===== DATA SECTION =====

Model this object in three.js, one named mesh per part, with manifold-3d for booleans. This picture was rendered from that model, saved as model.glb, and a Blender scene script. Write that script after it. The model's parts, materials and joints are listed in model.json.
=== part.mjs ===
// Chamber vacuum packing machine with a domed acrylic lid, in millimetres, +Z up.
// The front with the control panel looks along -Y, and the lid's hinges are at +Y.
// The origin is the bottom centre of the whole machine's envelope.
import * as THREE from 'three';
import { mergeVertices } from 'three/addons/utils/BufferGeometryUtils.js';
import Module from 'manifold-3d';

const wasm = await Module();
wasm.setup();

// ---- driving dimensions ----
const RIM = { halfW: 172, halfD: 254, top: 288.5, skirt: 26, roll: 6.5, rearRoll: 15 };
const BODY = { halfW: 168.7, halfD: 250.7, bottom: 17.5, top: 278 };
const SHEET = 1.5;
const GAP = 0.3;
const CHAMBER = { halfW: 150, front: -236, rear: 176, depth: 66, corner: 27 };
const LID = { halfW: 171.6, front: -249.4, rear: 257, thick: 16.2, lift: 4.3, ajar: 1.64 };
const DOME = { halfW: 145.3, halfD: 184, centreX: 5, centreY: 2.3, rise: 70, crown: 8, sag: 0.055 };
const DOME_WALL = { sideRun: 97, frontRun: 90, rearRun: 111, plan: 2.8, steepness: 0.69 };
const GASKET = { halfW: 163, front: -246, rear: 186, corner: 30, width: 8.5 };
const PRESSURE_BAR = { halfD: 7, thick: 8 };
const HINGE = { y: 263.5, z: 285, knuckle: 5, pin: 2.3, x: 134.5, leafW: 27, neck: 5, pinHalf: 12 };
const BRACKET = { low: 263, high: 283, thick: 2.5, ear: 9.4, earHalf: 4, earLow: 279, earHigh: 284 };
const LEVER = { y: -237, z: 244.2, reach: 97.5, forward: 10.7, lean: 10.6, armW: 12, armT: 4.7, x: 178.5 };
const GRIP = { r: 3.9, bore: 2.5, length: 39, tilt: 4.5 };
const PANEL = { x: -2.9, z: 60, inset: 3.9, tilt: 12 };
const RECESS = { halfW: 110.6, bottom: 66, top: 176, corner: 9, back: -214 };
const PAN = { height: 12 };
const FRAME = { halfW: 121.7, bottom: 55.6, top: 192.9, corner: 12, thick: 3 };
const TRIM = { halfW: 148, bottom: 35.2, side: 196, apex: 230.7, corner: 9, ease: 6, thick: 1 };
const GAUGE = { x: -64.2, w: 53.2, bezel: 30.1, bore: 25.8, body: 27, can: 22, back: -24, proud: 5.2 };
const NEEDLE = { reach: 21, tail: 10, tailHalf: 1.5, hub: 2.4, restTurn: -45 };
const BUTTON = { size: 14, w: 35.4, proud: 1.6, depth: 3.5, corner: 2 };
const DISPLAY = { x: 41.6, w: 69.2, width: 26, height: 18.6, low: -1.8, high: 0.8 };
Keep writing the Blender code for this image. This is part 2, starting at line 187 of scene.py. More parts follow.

=====

EXERCISE DESCRIPTION >> Reproduce each line verbatim.

OUTPUT FOR THIS EXERCISE >>
Model this object in three.js, one named mesh per part, with manifold-3d for booleans. This picture was rendered from that model, saved as model.glb, and a Blender scene script. Write that script after it. The model's parts, materials and joints are listed in model.json.
=== part.mjs ===
// Chamber vacuum packing machine with a domed acrylic lid, in millimetres, +Z up.
// The front with the control panel looks along -Y, and the lid's hinges are at +Y.
// The origin is the bottom centre of the whole machine's envelope.
import * as THREE from 'three';
import { mergeVertices } from 'three/addons/utils/BufferGeometryUtils.js';
import Module from 'manifold-3d';

const wasm = await Module();
wasm.setup();

// ---- driving dimensions ----
const RIM = { halfW: 172, halfD: 254, top: 288.5, skirt: 26, roll: 6.5, rearRoll: 15 };
const BODY = { halfW: 168.7, halfD: 250.7, bottom: 17.5, top: 278 };
const SHEET = 1.5;
const GAP = 0.3;
const CHAMBER = { halfW: 150, front: -236, rear: 176, depth: 66, corner: 27 };
const LID = { halfW: 171.6, front: -249.4, rear: 257, thick: 16.2, lift: 4.3, ajar: 1.64 };
const DOME = { halfW: 145.3, halfD: 184, centreX: 5, centreY: 2.3, rise: 70, crown: 8, sag: 0.055 };
const DOME_WALL = { sideRun: 97, frontRun: 90, rearRun: 111, plan: 2.8, steepness: 0.69 };
const GASKET = { halfW: 163, front: -246, rear: 186, corner: 30, width: 8.5 };
const PRESSURE_BAR = { halfD: 7, thick: 8 };
const HINGE = { y: 263.5, z: 285, knuckle: 5, pin: 2.3, x: 134.5, leafW: 27, neck: 5, pinHalf: 12 };
const BRACKET = { low: 263, high: 283, thick: 2.5, ear: 9.4, earHalf: 4, earLow: 279, earHigh: 284 };
const LEVER = { y: -237, z: 244.2, reach: 97.5, forward: 10.7, lean: 10.6, armW: 12, armT: 4.7, x: 178.5 };
const GRIP = { r: 3.9, bore: 2.5, length: 39, tilt: 4.5 };
const PANEL = { x: -2.9, z: 60, inset: 3.9, tilt: 12 };
const RECESS = { halfW: 110.6, bottom: 66, top: 176, corner: 9, back: -214 };
const PAN = { height: 12 };
const FRAME = { halfW: 121.7, bottom: 55.6, top: 192.9, corner: 12, thick: 3 };
const TRIM = { halfW: 148, bottom: 35.2, side: 196, apex: 230.7, corner: 9, ease: 6, thick: 1 };
const GAUGE = { x: -64.2, w: 53.2, bezel: 30.1, bore: 25.8, body: 27, can: 22, back: -24, proud: 5.2 };
const NEEDLE = { reach: 21, tail: 10, tailHalf: 1.5, hub: 2.4, restTurn: -45 };
const BUTTON = { size: 14, w: 35.4, proud: 1.6, depth: 3.5, corner: 2 };
const DISPLAY = { x: 41.6, w: 69.2, width: 26, height: 18.6, low: -1.8, high: 0.8 };
Keep writing the Blender code for this image. This is part 2, starting at line 187 of scene.py. More parts follow.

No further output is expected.